There’s so much that’s noteworthy about this book, beginning with the subject matter. What I realized only a few pages in is that The Waiting Room brings together two topics that are often categorized separately among Diaspora readers. First, there’s its Holocaust thread. Protagonist Dina Ronen, Australian-born, is the daughter of two Holocaust survivors. Her father died during Dina’s childhood; her mother has passed away by the time the novel opens, with Dina a married mother of one young son and another baby about a month away from delivery. But her mother’s ghost speaks throughout the book, and we return often to her parents’ histories in flashbacks.
Second, this is a novel that is set in Israel, in Haifa, where adult Dina has built a life with her sabra husband and pursues her work as a physician. The book’s narrative present unfolds over a single morning in May 2001; a brief prologue and epilogue aside, the central action takes place in the hours leading up to and in the immediate aftermath of an horrific terrorist attack that has taken many lives. As with her childhood, Dina’s life in Israel prior to that life-changing morning is depicted clearly and powerfully.

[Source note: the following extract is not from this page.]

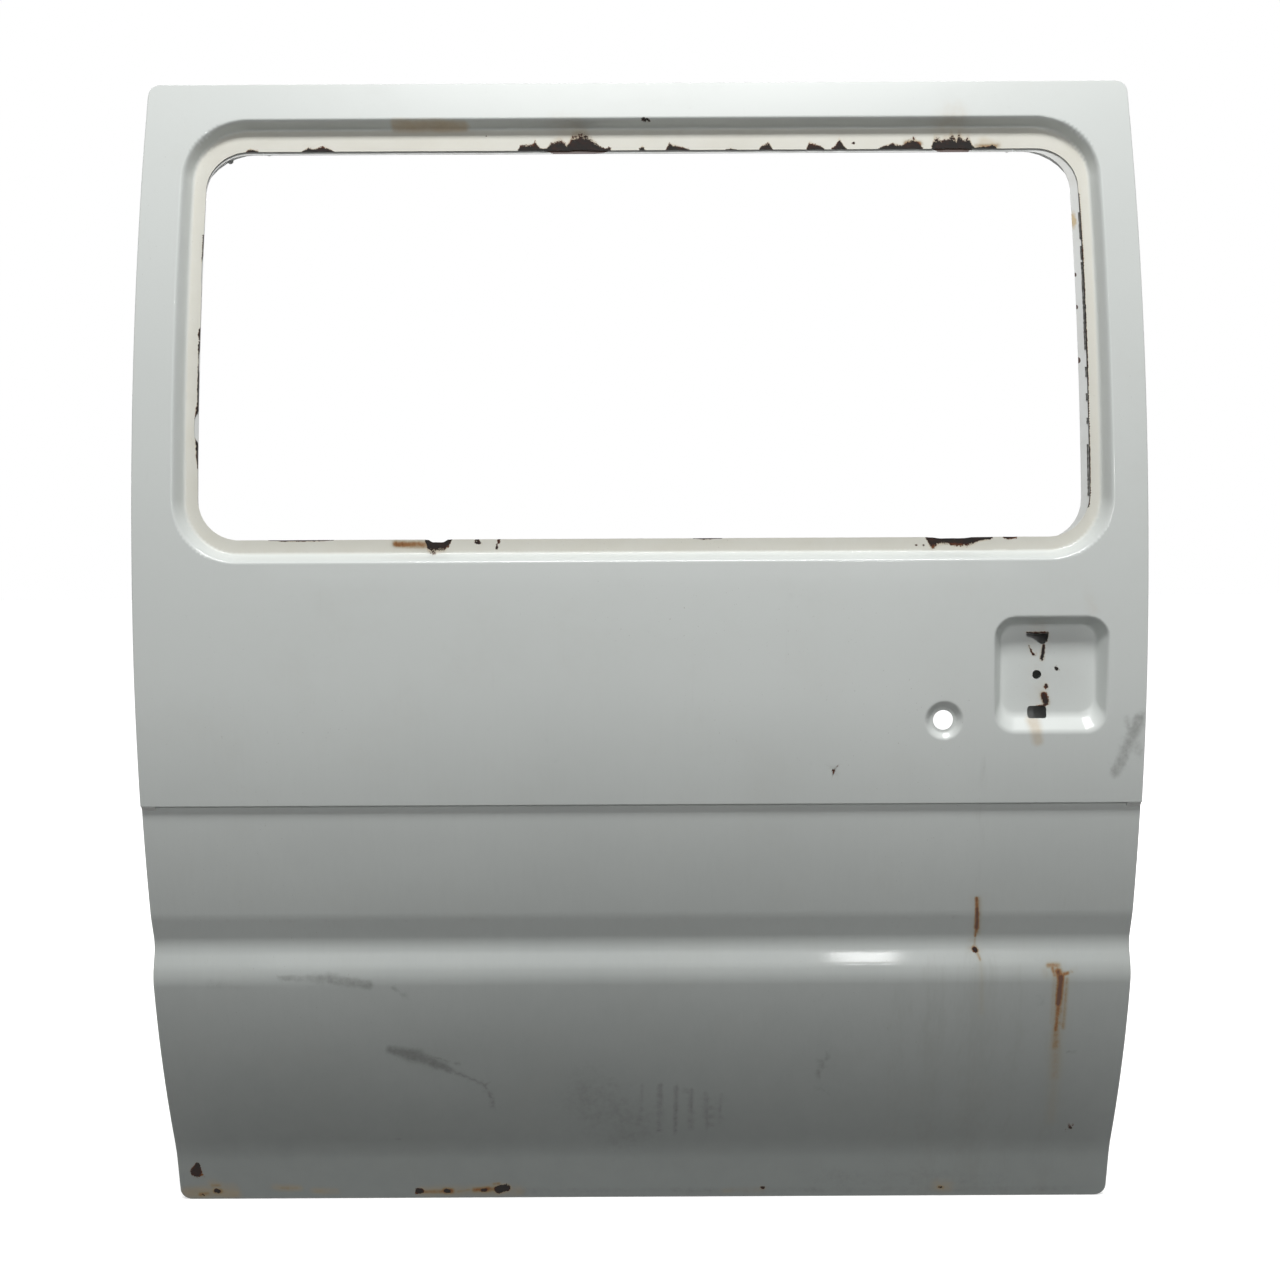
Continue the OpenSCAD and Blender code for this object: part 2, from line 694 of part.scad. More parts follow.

Others have written far more thoughtful, in-depth reviews of the book than I can manage at the moment here. Perhaps my favorite discovered thus far is one by Alice Nelson for the Sydney Review of Books. Nelson does a magnificent job considering The Waiting Room on its own merits, but also situates it alongside Kaminsky’s other published work (notably, her 2010 poetry collection Stitching Things Together) as well as in relation to works by Australian, Israeli, and other writers. I urge you to read it; if I haven’t already induced you to add The Waiting Room to your list of books to be read in 2016, Nelson’s piece surely will.